[START]

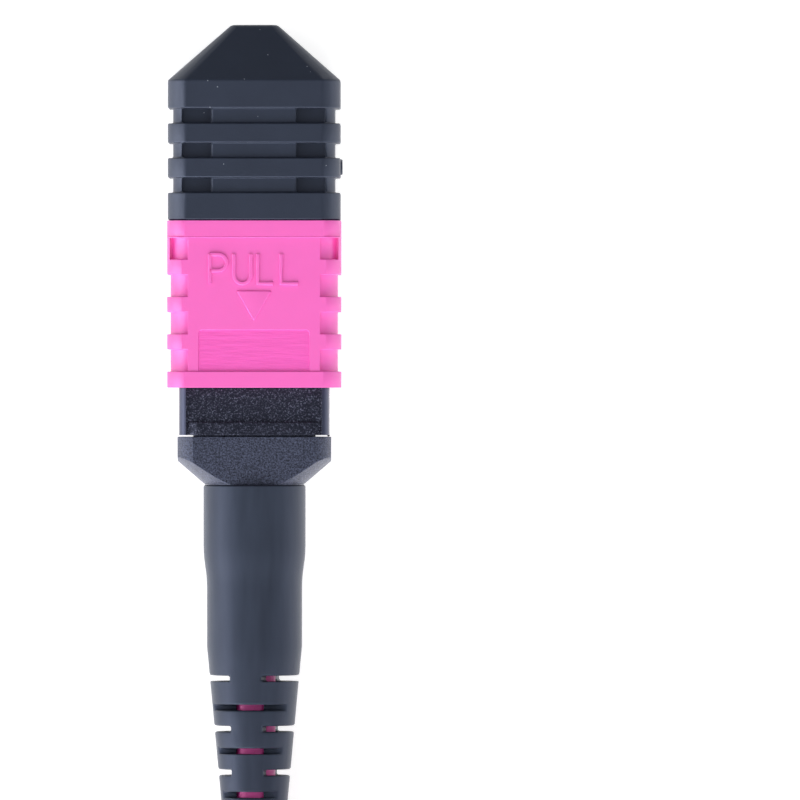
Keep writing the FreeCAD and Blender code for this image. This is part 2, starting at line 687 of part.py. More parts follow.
# --- dust cap --------------------------------------------------------------------------------------------------------------
def make_dust_cap():
    block = bar(CAP_W, CAP_H, CAP_CORNER, cap_rear, cap_shoulder, CORNER_CREASE)
    waist = bar(
        CAP_W - 2 * CAP_SIDE_DEPTH,
        CAP_H - 2 * CAP_FACE_DEPTH,
        CAP_CORNER - CAP_FACE_DEPTH,
        cap_rear,
        cap_shoulder,
        CORNER_CREASE,
    )
    pocket_x = CAP_PAD_W / 2
    pocket_floor = nose_cavity_h / 2 + CAP_SKIN
    cuts = []
    for k in range(CAP_NOTCHES):
        y = cap_rear + CAP_BASE_BAND + k * (CAP_NOTCH + CAP_RIB)
        cuts.append(box(-FAR, FAR, y, y + CAP_NOTCH, -FAR, FAR).cut(waist))
        pocket = box(pocket_x, pocket_x + CAP_POCKET_W, y, y + CAP_NOTCH, pocket_floor, FAR)
        cuts += four_ways(pocket)
    ends = [
        section(CAP_W, CAP_H, CAP_CORNER, cap_shoulder, CORNER_CREASE),
        section(CAP_TIP_W, CAP_TIP_H, CAP_TIP_CORNER, cap_tip),
    ]
    tip = Part.makeLoft(ends, True, True)
    tip = tip.makeFillet(CAP_TIP_EDGE, [e for e in tip.Edges if all(v.Y > cap_tip - 1e-6 for v in e.Vertexes)])

    key_top = NOSE_H / 2 + KEY_H + CAP_GAP
    key_w = KEY_W + 2 * CAP_GAP
    cavities = [
        bar(NOSE_W + 2 * CAP_GAP, nose_cavity_h, NOSE_CORNER, cap_rear, nose_front + 3 * CAP_GAP),
        box(-key_w / 2, key_w / 2, cap_rear, nose_front - KEY_BACK + 3 * CAP_GAP, 0, key_top),
        bar(PIN_ROOM_W, PIN_ROOM_H, NOSE_CORNER, cap_rear, pin_tip + PIN_ROOM_AHEAD),
    ]
    return block.cut(cuts).fuse(tip).cut(cavities).removeSplitter()


# --- free cord ---------------------------------------------------------------------------------------------------------------
turn_pitch = CABLE_D + TURN_GAP
coil_inner_r = COIL_TURN_R - COIL_COLUMNS * turn_pitch / 2
coil_outer_r = COIL_TURN_R + COIL_COLUMNS * turn_pitch / 2
first_turn_r = coil_outer_r - turn_pitch / 2
coil_bottom = TIE_T + TIE_GAP - rest_height
coil_height = COIL_LAYERS * turn_pitch
coil_bevel = CABLE_D * (1 - math.sqrt(0.5))  # flat across the corner turns' outsides
coil_centre = Vector(LEAD_ASIDE + first_turn_r, boot_end - COIL_BEHIND, 0)
first_turn_z = coil_bottom + turn_pitch / 2

# The lead's route, chosen by hand: straight out of the boot, then aside and down to the coil's lowest turn.
# Each row gives the share of the lead's length, and the share of its way aside and down.
LEAD_ROUTE = [(0, 0), (0.22, 0), (0.48, 0.36), (0.74, 0.9), (1, 1)]


def rounded_path(points, share=0.45):
    """Straight runs joined by tangent arcs, each as large as its two runs allow. Also gives the arcs' radii."""
    edges, radii = [], []
    start = points[0]
    for before, corner, after in zip(points, points[1:], points[2:]):
        into, out = corner - before, after - corner
        cut = share * min(into.Length, out.Length)
        turn = into.getAngle(out)
        into.normalize()
        out.normalize()
        arc_start, arc_end = corner - into * cut, corner + out * cut
        radius = cut / math.tan(turn / 2)
        inward = out - into
        inward.normalize()
        apex = corner + inward * (radius / math.cos(turn / 2) - radius)
        edges.append(Part.makeLine(start, arc_start))
        edges.append(Part.Arc(arc_start, apex, arc_end).toShape())
        radii.append(radius)
        start = arc_end
    edges.append(Part.makeLine(start, points[-1]))
    return Part.Wire(edges), radii


def make_cable_lead():
    exit_point = Vector(0, boot_end, 0)
    path, radii = rounded_path(
        [exit_point + Vector(LEAD_ASIDE * b, -LEAD_L * a, first_turn_z * b) for a, b in LEAD_ROUTE]
    )
    print("cable lead radii, mm:", [round(r, 1) for r in radii], "least allowed:", MIN_BEND_DIAMETERS * CABLE_D)
    ring = Part.Wire(Part.Circle(exit_point, AXIS, CABLE_D / 2).toShape())
    tube = path.makePipeShell([ring], True, False)
    expected = math.pi * CABLE_D**2 / 4 * path.Length
    print("cable lead volume over section times length:", round(tube.Volume / expected, 4))
    past_meeting = box(-FAR, FAR, coil_centre.y - FAR, coil_centre.y + LEAD_MEETS_COIL, -FAR, FAR)
    tube = tube.cut(past_meeting).cut(make_cable_coil())
    return max(tube.Solids, key=lambda s: s.BoundBox.YMax)


def coil_body(inner_r, outer_r, bottom, height, bevel, sweep=360.0, start=0.0):
    """A ring of bevelled rectangular section about the coil's own upright axis."""
    middle = (inner_r + outer_r) / 2
    flat = bevelled_section(outer_r - inner_r, height, bevel, 0)
    flat.translate(Vector(middle, 0, bottom + height / 2))
    ring = Part.Face(flat).revolve(CENTRE, Vector(0, 0, 1), sweep)
    ring.rotate(CENTRE, Vector(0, 0, 1), start)
    ring.translate(coil_centre)
    return ring


def make_cable_coil():
    return coil_body(coil_inner_r, coil_outer_r, coil_bottom, coil_height, coil_bevel)


def make_coil_ties():
    """Two soft straps round the coil, on opposite sides."""
    sweep = math.degrees(TIE_W / COIL_TURN_R)
    bevel_growth = 2 - math.sqrt(2)  # so that the strap is as thick across the bevels
    ties = []
    for angle in (-90, 90):
        sizes = []
        for grow in (TIE_GAP + TIE_T, TIE_GAP):
            sizes.append(
                coil_body(
                    coil_inner_r - grow,
                    coil_outer_r + grow,
                    coil_bottom - grow,
                    coil_height + 2 * grow,
                    coil_bevel + grow * bevel_growth,
                    sweep,
                    angle - sweep / 2,
                )
            )
        ties.append(sizes[0].cut(sizes[1]))
    return Part.makeCompound(ties)


# --- writing the pieces ---------------------------------------------------------------------------------------------------------
def place(shape):
    """Lays a piece in the object's frame: on the table, with the origin under the connector's middle."""
    placed = shape.copy()
    placed.translate(Vector(0, -(cap_tip + boot_end) / 2, rest_height))
    return placed


def main():
    spring = make_coupling_spring()
    pin = make_guide_pin()
    pieces = {
        "inner_housing": make_inner_housing(),
        "rear_body": make_rear_body(),
        "crimp_ring": make_crimp_ring(),
        "aramid_yarn": make_aramid_yarn(),
        "cable_jacket": make_cable_jacket(),
        "fibre_bundle": make_fibre_bundle(),
        "bend_relief_boot": make_boot(),
        "coupling_housing": make_coupling_housing(),
        "coupling_spring_right": spring,
        "coupling_spring_left": across(spring),
        "ferrule": make_ferrule(),
        "guide_pin_right": pin,
        "guide_pin_left": across(pin),
        "pin_clamp": make_pin_clamp(),
        "ferrule_boot": make_ferrule_boot(),
        "fibre_ribbon": make_fibre_ribbon(),
        "ferrule_spring": make_ferrule_spring(),
        "dust_cap": make_dust_cap(),
        "cable_lead": make_cable_lead(),
        "cable_coil": make_cable_coil(),
        "coil_ties": make_coil_ties(),
    }
    os.makedirs("parts", exist_ok=True)
    for name, shape in pieces.items():
        place(shape).exportStep(f"parts/{name}.step")
        print(name, "valid" if shape.isValid() else "NOT VALID", len(shape.Solids), round(shape.Volume, 3))


main()
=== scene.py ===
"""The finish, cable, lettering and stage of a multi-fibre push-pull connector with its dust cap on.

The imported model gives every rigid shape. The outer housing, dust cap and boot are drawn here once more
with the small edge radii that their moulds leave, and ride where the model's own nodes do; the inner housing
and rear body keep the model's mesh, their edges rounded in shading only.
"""

import json
import math

import bmesh
import bpy
from mathutils import Matrix, Vector


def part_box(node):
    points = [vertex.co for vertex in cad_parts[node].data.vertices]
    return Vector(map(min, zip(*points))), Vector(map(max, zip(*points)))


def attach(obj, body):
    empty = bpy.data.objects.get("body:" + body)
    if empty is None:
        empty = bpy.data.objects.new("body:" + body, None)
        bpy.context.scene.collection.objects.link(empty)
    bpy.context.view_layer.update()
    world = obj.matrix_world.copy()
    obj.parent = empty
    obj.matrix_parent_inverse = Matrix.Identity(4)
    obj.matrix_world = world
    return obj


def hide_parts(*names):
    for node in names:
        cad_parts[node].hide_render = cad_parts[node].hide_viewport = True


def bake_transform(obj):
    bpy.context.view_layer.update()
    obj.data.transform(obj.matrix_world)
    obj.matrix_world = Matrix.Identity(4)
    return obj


bl_info = {
    "name": "Push-pull fibre connector",
    "version": (1, 0, 0),
    "blender": (4, 5, 0),
    "location": "3D View > Sidebar > Connector",
    "description": "Finish, cable, lettering and stage of a multi-fibre push-pull connector",
    "category": "Object",
}

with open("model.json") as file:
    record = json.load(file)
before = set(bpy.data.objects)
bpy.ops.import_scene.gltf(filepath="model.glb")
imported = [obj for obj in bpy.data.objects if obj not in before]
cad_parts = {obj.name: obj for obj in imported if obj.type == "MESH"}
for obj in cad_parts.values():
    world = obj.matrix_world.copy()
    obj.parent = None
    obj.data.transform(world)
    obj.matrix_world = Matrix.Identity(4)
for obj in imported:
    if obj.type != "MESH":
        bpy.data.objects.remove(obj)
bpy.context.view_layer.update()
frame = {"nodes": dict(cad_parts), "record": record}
MM = 0.001

HOUSING_LOW, HOUSING_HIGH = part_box("coupling_housing")
BOOT_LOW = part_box("bend_relief_boot")[0]
CAP_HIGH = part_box("dust_cap")[1]
COIL_LOW, COIL_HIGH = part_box("cable_coil")
COIL_CENTRE = (COIL_LOW + COIL_HIGH) / 2
AXIS_Z = (HOUSING_LOW.z + HOUSING_HIGH.z) / 2


# --- what a user would change -----------------------------
def colour_setting(name, description, default):
    return bpy.props.StringProperty(name=name, description=description, default=default)


def number_setting(name, description, default, **kind):
    return bpy.props.FloatProperty(name=name, description=description, default=default, **kind)


def length_setting(name, description, default):
    return number_setting(name, description, default, min=0.0, unit="LENGTH", precision=6)


class ConnectorColours(bpy.types.PropertyGroup):
    """Colours of the materials, as sRGB hex values"""

    housing: colour_setting("Outer housing", "Dye of the coloured outer housing", "#FC65C6")
    cap: colour_setting("Dust cap", "Soft dust cap", "#2D3443")
    body: colour_setting("Inner housing", "Body under the outer housing", "#0E0F18")
    collar: colour_setting("Rear body", "Collar behind the body", "#343848")
    boot: colour_setting("Boot", "Slotted bend relief", "#333A47")
    jacket: colour_setting("Cable jacket", "Outside of the cable", "#EE4FAE")
    strap: colour_setting("Cable strap", "Straps round the coil", "#111114")


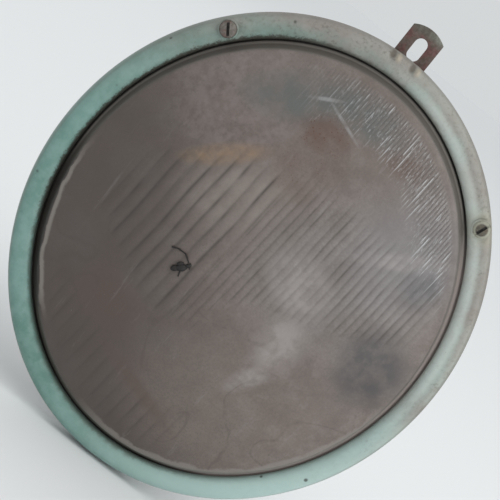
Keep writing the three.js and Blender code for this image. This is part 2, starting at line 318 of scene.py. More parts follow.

[END]

Exercise
Please print exactly what appears from the first line of the data through the line with "return block.cut(cuts).fuse(tip).cut(cavities).removeSplitter()", including both of those lines and nothing past them.

Complete output
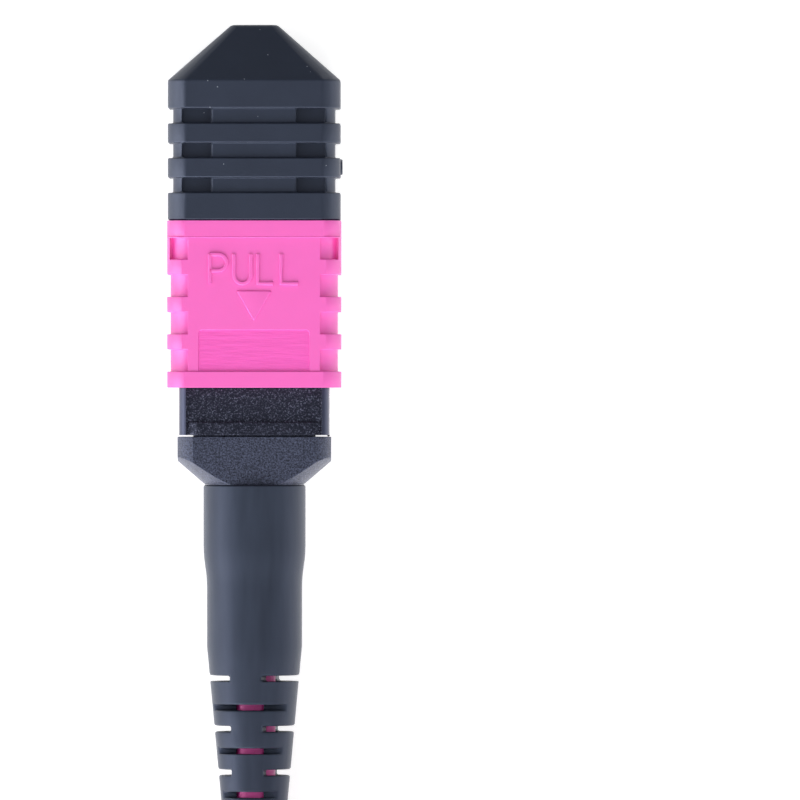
Keep writing the FreeCAD and Blender code for this image. This is part 2, starting at line 687 of part.py. More parts follow.
# --- dust cap --------------------------------------------------------------------------------------------------------------
def make_dust_cap():
    block = bar(CAP_W, CAP_H, CAP_CORNER, cap_rear, cap_shoulder, CORNER_CREASE)
    waist = bar(
        CAP_W - 2 * CAP_SIDE_DEPTH,
        CAP_H - 2 * CAP_FACE_DEPTH,
        CAP_CORNER - CAP_FACE_DEPTH,
        cap_rear,
        cap_shoulder,
        CORNER_CREASE,
    )
    pocket_x = CAP_PAD_W / 2
    pocket_floor = nose_cavity_h / 2 + CAP_SKIN
    cuts = []
    for k in range(CAP_NOTCHES):
        y = cap_rear + CAP_BASE_BAND + k * (CAP_NOTCH + CAP_RIB)
        cuts.append(box(-FAR, FAR, y, y + CAP_NOTCH, -FAR, FAR).cut(waist))
        pocket = box(pocket_x, pocket_x + CAP_POCKET_W, y, y + CAP_NOTCH, pocket_floor, FAR)
        cuts += four_ways(pocket)
    ends = [
        section(CAP_W, CAP_H, CAP_CORNER, cap_shoulder, CORNER_CREASE),
        section(CAP_TIP_W, CAP_TIP_H, CAP_TIP_CORNER, cap_tip),
    ]
    tip = Part.makeLoft(ends, True, True)
    tip = tip.makeFillet(CAP_TIP_EDGE, [e for e in tip.Edges if all(v.Y > cap_tip - 1e-6 for v in e.Vertexes)])

    key_top = NOSE_H / 2 + KEY_H + CAP_GAP
    key_w = KEY_W + 2 * CAP_GAP
    cavities = [
        bar(NOSE_W + 2 * CAP_GAP, nose_cavity_h, NOSE_CORNER, cap_rear, nose_front + 3 * CAP_GAP),
        box(-key_w / 2, key_w / 2, cap_rear, nose_front - KEY_BACK + 3 * CAP_GAP, 0, key_top),
        bar(PIN_ROOM_W, PIN_ROOM_H, NOSE_CORNER, cap_rear, pin_tip + PIN_ROOM_AHEAD),
    ]
    return block.cut(cuts).fuse(tip).cut(cavities).removeSplitter()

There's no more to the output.